Divenne quello che potremmo definire il suo manifesto missionario, che gli aprì le porte del Regno di mezzo. Nel contesto confuciano, dove è fondamentale arrivare all’armonia dei rapporti, l’amicizia è una virtù principe. È l’ultima in ordine di merito – le altre sono i rapporti fra sovrano e sudditi, fra marito e moglie, fra padre e figlio e tra fratello maggiore e fratello minore –, ma l’unica che si basa sulla libertà.
Ricci riuscì a tessere una fitta rete di rapporti di amicizia. Questo gli permise di fondare comunità cristiane in cinque importanti città della Cina. Purtroppo la sua opera e quella di altri protagonisti della scuola gesuitica dell’adattamento furono coinvolti nella controversia cosiddetta dei Riti cinesi. Come nota lo storico Giovagnoli, tali riti erano espressione di una concezione della famiglia e di un’idea dell’ordine sociale che non erano né anticristiani né antiumani e Ricci li ritenne leciti sulla linea, poi raccomandata da Propaganda Fide dal 1622, di accettare la cultura di qualsiasi popolo in tutto ciò che non è contrario all’insegnamento cristiano.
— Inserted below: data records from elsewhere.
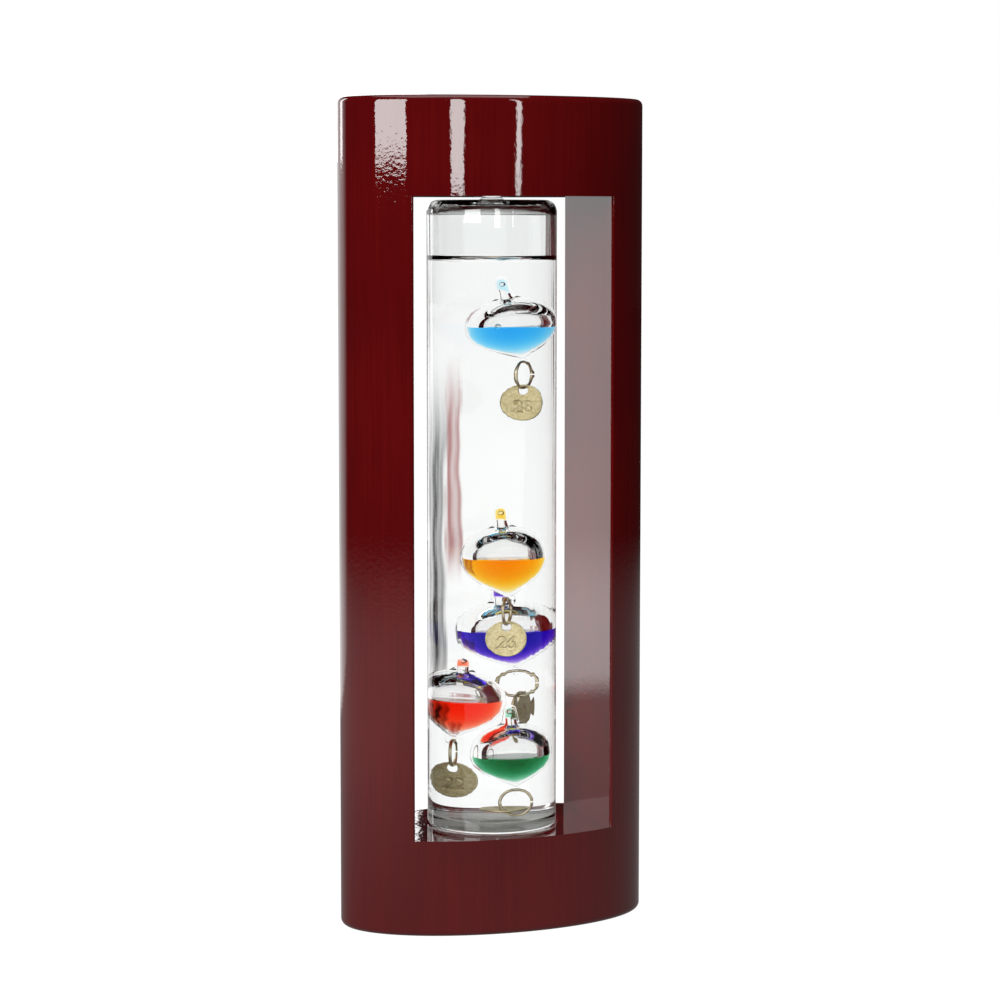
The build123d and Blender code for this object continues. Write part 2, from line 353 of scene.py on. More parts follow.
def makeTube():
    # outer profile: floor, rounded heel, side, rounded shoulder, neck, tip; the inside is a second
    # profile run the other way, so both face out of the glass
    t, steps = tube, tube["steps"]
    ceiling = t["top"] - t["topWall"]
    r, heel, shoulder, neck = t["radius"], t["heel"], t["shoulder"], t["neckRound"]
    outer = np.concatenate([
        straight((0, t["bottom"]), (r - heel, t["bottom"]), steps["floor"]),
        quarterTurn((r - heel, t["bottom"] + heel), heel, -90, 0, steps["heel"]),
        straight((r, t["bottom"] + heel), (r, t["top"] - shoulder), steps["side"]),
        quarterTurn((r - shoulder, t["top"] - shoulder), shoulder, 0, 90, steps["shoulder"]),
        straight((r - shoulder, t["top"]), (t["tipRadius"] + neck, t["top"]), steps["lid"]),
        quarterTurn((t["tipRadius"] + neck, t["top"] + neck), neck, 270, 180, steps["neck"]),
        straight((t["tipRadius"], t["top"] + neck), (t["tipRadius"], t["tipTop"] - t["tipRadius"]),
                 steps["tip"]),
        quarterTurn((0, t["tipTop"] - t["tipRadius"]), t["tipRadius"], 0, 90, steps["cap"]),
        [(0, t["tipTop"])],
    ])
    ri, low, top = t["inner"], t["innerLow"], t["innerTop"]
    wetted = t["level"] + t["meniscusRise"]
    dry = np.concatenate([
        straight((0, ceiling), (ri - top, ceiling), steps["middle"]),
        quarterTurn((ri - top, ceiling - top), top, 90, 0, steps["corner"]),
        straight((ri, ceiling - top), (ri, wetted), steps["dryWall"]),
    ])
    wet = np.concatenate([
        straight((ri, wetted), (ri, t["floor"] + low), steps["side"]),
        quarterTurn((ri - low, t["floor"] + low), low, 0, -90, steps["corner"]),
        straight((ri - low, t["floor"]), (0, t["floor"]), steps["middle"]),
        [(0, t["floor"])],
    ])
    inner = np.concatenate([dry, wet])
    outerPoints, innerPoints = revolve(outer, t["columns"]), revolve(inner, t["columns"])
    outerFaces = gridFaces(len(outer), t["columns"])
    innerFaces = gridFaces(len(inner), t["columns"], len(outer) * t["columns"])
    slots = np.zeros(len(outerFaces) + len(innerFaces), dtype=np.int32)
    slots[len(outerFaces) + len(dry) * t["columns"]:] = 1
    points = np.concatenate([outerPoints.reshape(-1, 3), innerPoints.reshape(-1, 3)])
    makePiece("glassTube", "frame", points, np.concatenate([outerFaces, innerFaces]),
              [tubeGlass, wettedTubeGlass], slots, ["glass_tube"])


def makeLiquid():
    # the oil touches the wall all round; its top is level and climbs the glass as h exp(-gap / reach)
    t, steps = tube, tube["steps"]
    ri, low, floor = t["inner"] - t["liquidGap"], t["innerLow"], t["floor"] + t["liquidGap"]
    spread = ri * (1 - np.linspace(0, 1, steps["surface"]) ** t["surfacePower"])
    climb = t["meniscusRise"] * np.exp(-(ri - spread) / t["meniscusReach"])
    top = np.stack([spread, t["level"] + climb], axis=1)
    side = np.concatenate([
        straight((0, floor), (ri - low, floor), steps["middle"]),
        quarterTurn((ri - low, floor + low), low, -90, 0, steps["corner"]),
        straight((ri, floor + low), (ri, t["level"] + t["meniscusRise"]), steps["side"]),
    ])
    profile = np.concatenate([side, top])
    faces = gridFaces(len(profile), t["columns"])
    slots = np.zeros(len(faces), dtype=np.int32)
    slots[:len(side) * t["columns"]] = 1
    makePiece("clearLiquid", "frame", revolve(profile, t["columns"]), faces,
              [liquidTop, liquidContact], slots, ["clear_liquid"])


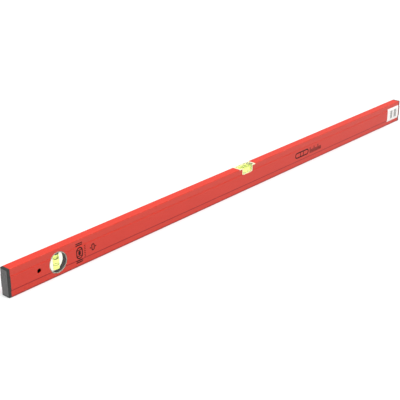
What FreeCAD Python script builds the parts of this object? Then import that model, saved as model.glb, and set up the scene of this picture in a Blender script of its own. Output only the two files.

Tuttavia, dopo una prima approvazione da parte del papa, i rituali di venerazione degli antenati furono condannati nel 1742 e solo due secoli dopo riconosciuti e ammessi da Pio XII, nel 1939.
Proprio questa associazione alla controversia dei riti, rese sempre problematica la figura di Ricci e improponibile una proposta per iniziare la causa di beatificazione di un protagonista della missione e dell’annuncio evangelico nello spirito del rispetto e della valorizzazione delle culture locali. In tempi recenti, a cominciare da Giovanni XXIII, tutti i papi si erano espressi in modo positivo sul gesuita italiano. Sia Giovanni Paolo II che Benedetto XVI ne hanno parlato in varie occasioni, e il gesuita papa Francesco, in questi ultimi anni, lo ha citato più volte come il missionario ideale, capace di inculturazione, di dialogo e apertura verso l’altro.
Altro aspetto insolito nella travagliata vicenda di questo profeta cristiano è la sede che ha curato la prima fase del processo canonico. Normalmente la causa di beatificazione si apre nella diocesi in cui la persona muore. Sebbene Matteo Ricci fosse morto a Pechino l’11 maggio 1610, a soli 57 anni, a causa della situazione particolare in cui si trova la chiesa in Cina, la causa di beatificazione è stata assegnata alla diocesi di origine, Macerata. Dopo vari ritardi e l’arenarsi del processo nel 2010, in occasione del 400° anniversario della morte, i tempi sembrarono finalmente maturi. Il vescovo Claudio Giuliodori riaprì il processo, che si è ora almeno parzialmente concluso con la decisione di papa Francesco di dichiarare Matteo Ricci venerabile.